The conclusion is that some of the tension points faced by the advanced economies could be resolved not via outright protectionism and populism but via higher South-South trade and South-South trade liberalization. At the level of the world economy, with more of the challenges facing individual economies becoming global, the capability of the international community to cope with such challenges is constrained by the fragmentation in the political and economic space, most notably in the developing world. A more consolidated Global South may render the global response to such challenges more expeditious and effective.
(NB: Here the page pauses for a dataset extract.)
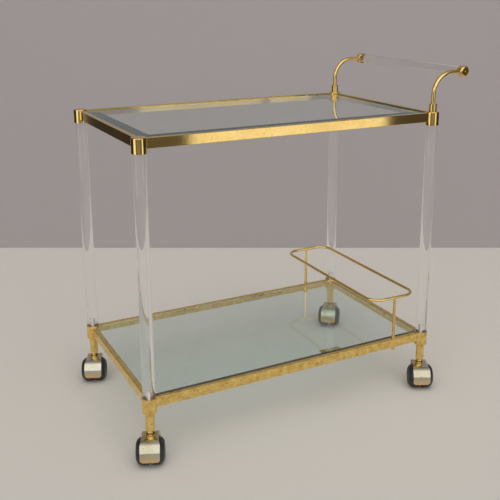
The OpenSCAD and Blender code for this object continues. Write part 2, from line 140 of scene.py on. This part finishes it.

And then there is the inevitable question of China – would greater South-South economic cooperation not result in a “disproportionate” rise of China on the global stage? Recent trends, including with respect to BRICS expansion point to the rise of other key players in the Global South such as India and Brazil. Both economies are increasingly active in global fora and international platforms such as the G20, including in bridging the divides between the Global North and the Global South on key global issues. There is also greater activism and ambition coming from the “middle powers” of the Global South that is increasingly intermediated at the global level via regional blocs and platforms. China itself has led the creation of platforms such as the Regional Comprehensive Economic Partnership (RCEP) that include a number of key participants from the developed world. Lastly and most importantly, a stable and a prosperous China that works closely with its partners from the Global South and the advanced economies is a key ingredient of the “equilibration” of the world economy away from the imbalances of the past.